***** Information provided
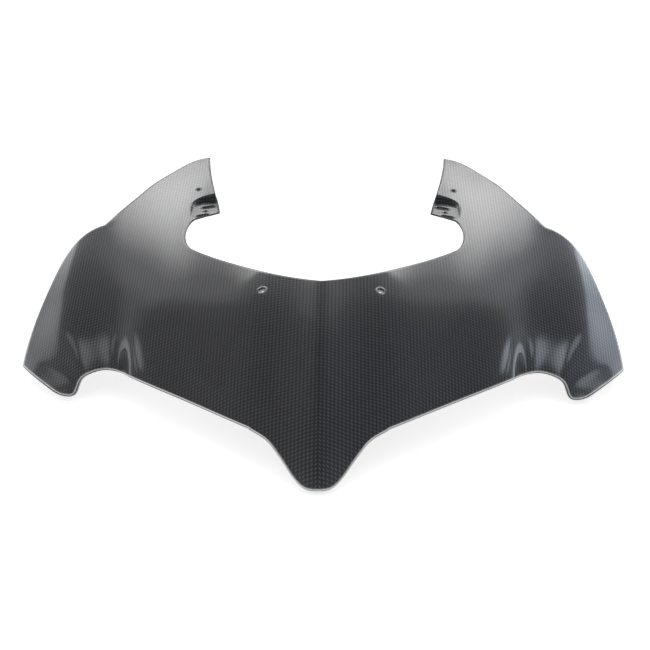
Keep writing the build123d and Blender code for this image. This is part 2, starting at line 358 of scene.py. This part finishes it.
# White board close beside each lobe: brighter to the rear, fading out towards its sloping top.
def board_material(name, tint, level):
    material, tree = new_material(name)
    place = node(tree, "ShaderNodeTexCoord").outputs["Object"]
    spot = node(tree, "ShaderNodeSeparateXYZ", {0: place})
    rear = node(tree, "ShaderNodeMapRange", {"Value": spot.outputs["Y"], "From Min": BOARD_TURN[0],
                                             "From Max": BOARD_TURN[1], "To Min": level,
                                             "To Max": BOARD_REAR * level},
                interpolation_type="SMOOTHSTEP")
    height = node(tree, "ShaderNodeMath", {0: spot.outputs["Y"], 1: -BOARD_SLOPE, 2: spot.outputs["Z"]},
                  operation="MULTIPLY_ADD")
    low = node(tree, "ShaderNodeMapRange", {"Value": height, "From Min": BOARD_TOP, "From Max": BOARD_FULL},
               interpolation_type="SMOOTHSTEP")
    shown = node(tree, "ShaderNodeMath", {0: rear, 1: low, 2: ROOM}, operation="MULTIPLY_ADD")
    finish_card(tree, tint, shown)
    return material


# Small white reflector over a lobe's foot, soft out to its edge.
def reflector_material(name, tint, middle, reach, level):
    material, tree = new_material(name)
    place = node(tree, "ShaderNodeTexCoord").outputs["Object"]
    finish_card(tree, tint, pool(tree, place, middle, REFLECTOR_CORE, reach, level, ROOM))
    return material


def card(name, corners, material):
    """A shining card that only gloss sees: it is out of the picture and lights nothing matt."""
    made = sheet(name, corners, material)
    made.visible_camera = False
    made.visible_diffuse = False
    made.visible_shadow = False


def cards():
    whole = WALL_HALF + [(-across, up) for across, up in reversed(WALL_HALF)]
    card("back_wall", [(across, WALL_BACK, up) for across, up in whole], wall_material())
    near, far = BOARD_RUN
    profile = [(near, 0), (far, 0)] + [(back, BOARD_TOP + BOARD_SLOPE * back) for back in (far, near)]
    for hand, name, tint, level in BOARDS:
        board = name + "_wall"
        card(board, [(hand * BOARD_ACROSS, back, up) for back, up in profile],
             board_material(board, tint, level))
        for place, out, back, reach, share in REFLECTORS:
            label = name + "_" + place + "_reflector"
            middle = Vector((hand * out, back, REFLECTOR_HEIGHT))
            card(label, square(middle, reach),
                 reflector_material(label, tint, middle, reach, share * level))


def camera():
    data = bpy.data.cameras.new("camera")
    data.sensor_width = CAMERA_SENSOR
    data.lens = CAMERA_LENS
    made = bpy.data.objects.new("camera", data)
    bpy.context.scene.collection.objects.link(made)
    level = math.cos(CAMERA_RISE)
    look = Vector((-math.sin(CAMERA_TURN) * level, math.cos(CAMERA_TURN) * level, -math.sin(CAMERA_RISE)))
    made.location = CAMERA_AIM - CAMERA_RANGE * look
    made.rotation_mode = "QUATERNION"
    made.rotation_quaternion = look.to_track_quat("-Z", "Y")
    bpy.context.scene.camera = made


bpy.context.scene.view_settings.view_transform = "Standard"
camera()
sheet("floor", square(Vector((0, 0, 0)), FLOOR_REACH), paper_material())
studio_world()
cards()
shell.data.materials[0] = weave_material()
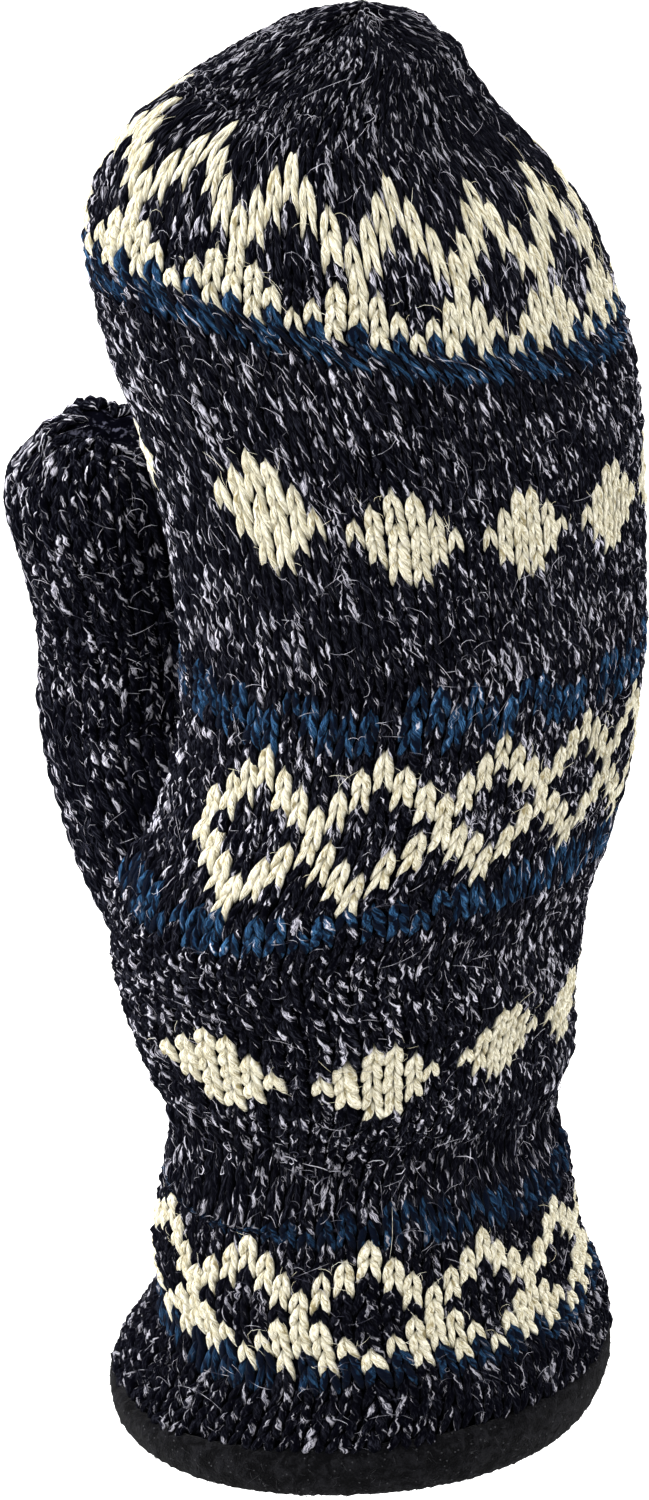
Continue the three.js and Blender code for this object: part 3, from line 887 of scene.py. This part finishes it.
def marl_material(name, looks, sheen, on_thumb):
    """Marled wool with painted shade: on the thumb beside the hand; elsewhere in the elastic row's gathers
    and down the cuff, with a darker crown.
    """
    material, tree, shader = new_material(name)
    tones = (looks.heather_dark, looks.heather_fibre, looks.heather_shade, looks.heather_fleck)
    values = {label: (*tone, 1) for label, tone in zip(("Dark", "Fibre", "Shade", "Fleck"), tones)}
    edge = 0.80 - looks.fleck_share
    values |= {"Pale from": edge, "Pale to": edge + 0.06}
    marl = node(tree, "ShaderNodeGroup", values, node_tree=marl_group()).outputs
    # The mask below is painted shade beside the thumb, in the elastic row's gathers and down the cuff, and a
    # darker crown; it is mixed towards the dark ply
    worn = painted_shade_and_dark_crown(tree, axes_of(tree, own_place(tree)), marl["Patch"], on_thumb)
    colour = blended(tree, maths(tree, "MULTIPLY", worn, 0.6), marl["Colour"], looks.heather_dark)
    coat(tree, shader, colour, 0.92, sheen, 0.4, looks.heather_sheen)
    relief(tree, shader, marl["Height"], 0.9, 0.0005)
    return material


def purl_material(name, looks):
    """The inside of the knitting, and the dark ground seen between the stitches outside: rows of small
    bumps, the sine of the height times the cosine of the angle, with fine grain."""
    material, tree, shader = new_material(name)
    place = own_place(tree)
    x, y, z = axes_of(tree, place)
    row = maths(tree, "MULTIPLY", z, 2 * np.pi / PURL_ROW)
    column = maths(tree, "MULTIPLY", maths(tree, "ARCTAN2", y, x), PURL_ROUND)
    bumps = maths(tree, "MULTIPLY", maths(tree, "SINE", row), maths(tree, "COSINE", column))
    grain = noise(tree, place, 900.0, 3.0)
    fleck = ranged(tree, maths(tree, "MULTIPLY_ADD", bumps, 0.12, grain), 0.56, 0.70)
    coat(tree, shader, blended(tree, fleck, looks.heather_dark, looks.heather_shade), 0.95)
    relief(tree, shader, maths(tree, "MULTIPLY_ADD", bumps, 0.6, grain), 0.7, 0.0006)
    return material


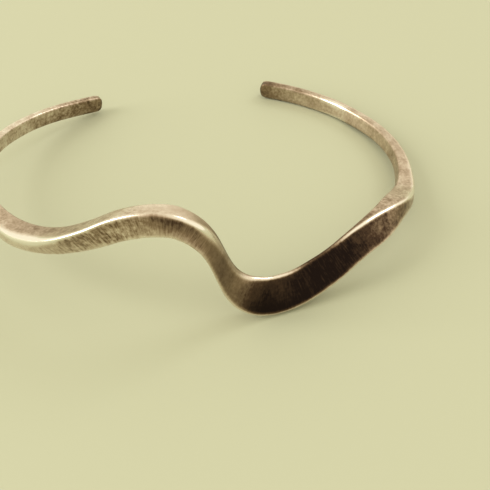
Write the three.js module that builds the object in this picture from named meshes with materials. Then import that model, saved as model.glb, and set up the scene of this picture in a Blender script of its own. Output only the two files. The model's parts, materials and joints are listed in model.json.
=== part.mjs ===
// Open cuff bracelet with a wave across the front, hammer-forged from one bar of silver.
//
// The bar is one springy piece. To let the cuff open, it is divided into a front wave and two
// arms, with a narrow bending gap where the wave runs into each arm. Millimetres, +Z up: the
// cuff lies on a table at Z = 0, its opening at the back (+Y) and its wave at the front (-Y).
import * as THREE from 'three';

// ---- Driving dimensions, in millimetres and degrees ----

// The bar's centreline, seen from above, is this ellipse. Angles run from +X through the back.
// Its centre is set so that the whole cuff is centred on the origin.
const HOOP_HALF_WIDTH = 30;
const HOOP_HALF_DEPTH = 24.8;
const HOOP_CENTRE_X = -0.1;
const HOOP_CENTRE_Y = 1.8;

// The tips round off beyond these angles, by TIP_LENGTH.
const LEFT_TIP_ANGLE = 118.5;
const LEFT_BEND_ANGLE = 217;
const RIGHT_BEND_ANGLE = 323;
const RIGHT_TIP_ANGLE = 422;

const BEND_GAP = 0.3;
const EDGE_RADIUS = 0.45;
const TIP_LENGTH = 1.3;

// Height of the bar's centreline above the table: [angle, height].
const LIFTS = [
  [110, 1.5], [118, 1.85], [140, 4.0], [165, 6.4], [190, 7.9], [207, 7.9], [220, 9.0],
  [230, 10.7], [240, 13.4], [248, 15.9], [255, 17.0], [261, 16.6], [267, 13.4], [272, 6.6],
  [278, 3.4], [286, 2.6], [296, 3.9], [308, 6.0], [322, 6.0], [340, 3.2], [360, 2.4],
  [390, 1.5], [422, 1.5], [430, 1.7],
];

// The bar's section: [angle, top width, base width, height, lean]. The inner face is square to
// the top and the base; the outer face slopes wherever their widths differ. Lean turns the
// whole section so that its outer face looks further up.
const SECTIONS = [
  [110, 1.2, 1.4, 2.7, 0], [150, 1.3, 1.5, 2.4, 0], [190, 1.7, 1.9, 2.2, 0],
  [215, 3.1, 3.1, 2.2, -2], [235, 3.6, 2.0, 3.0, 12], [252, 2.7, 2.5, 3.3, 14],
  [262, 2.6, 3.2, 2.7, 9], [270, 1.0, 3.5, 2.1, 0], [278, 0.5, 2.6, 4.6, 0],
  [290, 0.5, 2.2, 4.6, 8], [303, 0.5, 2.6, 3.7, 7], [315, 1.2, 3.6, 2.8, 5],
  [328, 3.0, 3.4, 2.6, 3], [350, 2.1, 2.7, 2.1, -11], [385, 1.6, 2.0, 2.4, -11],
  [430, 1.3, 1.6, 2.8, 0],
];

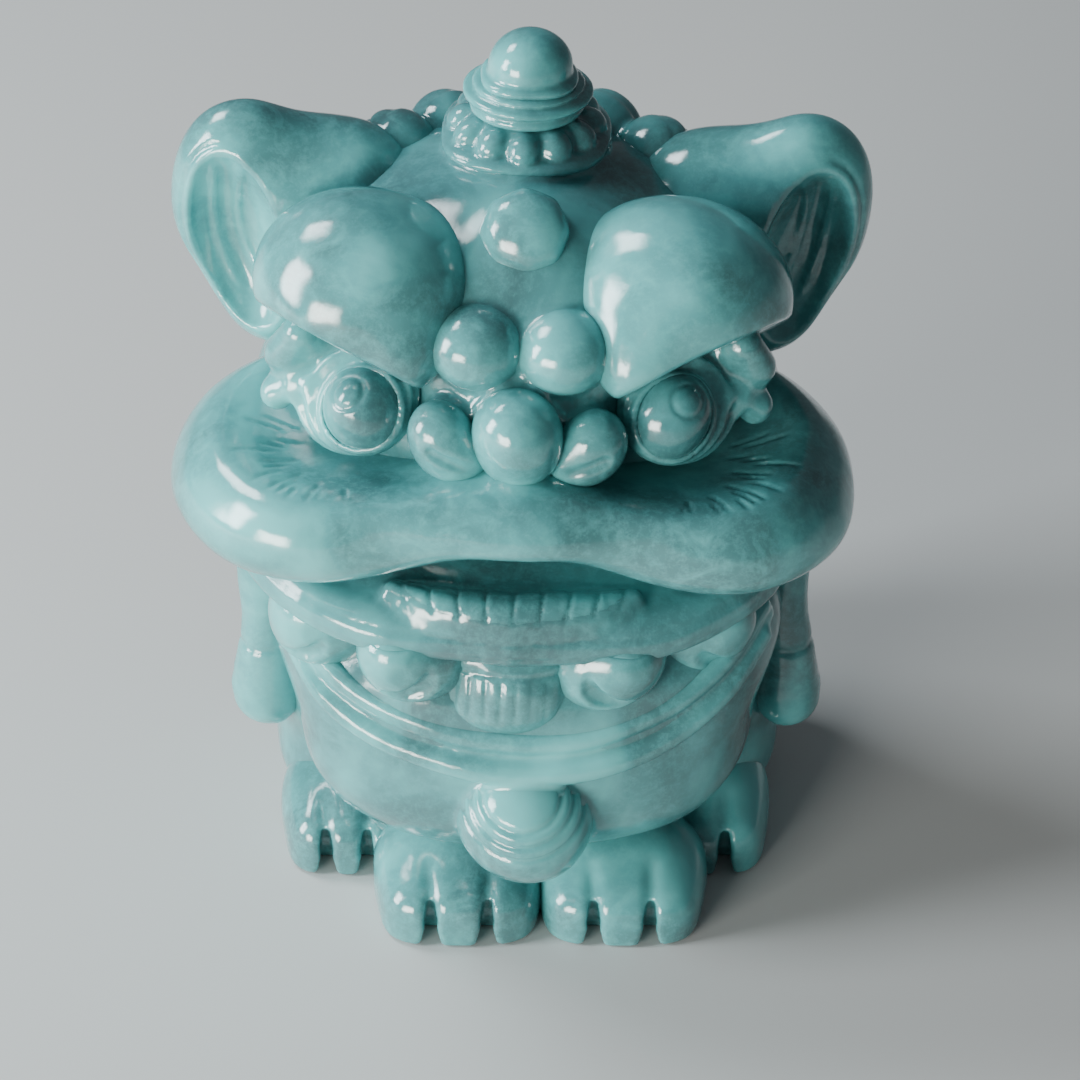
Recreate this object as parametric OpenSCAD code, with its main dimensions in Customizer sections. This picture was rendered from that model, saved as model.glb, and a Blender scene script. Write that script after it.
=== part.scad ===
**********
**Set exercise**
Some lines of the records may hold the word "finishes". How many do? Answer with a number and nothing else.

**Final answer**
2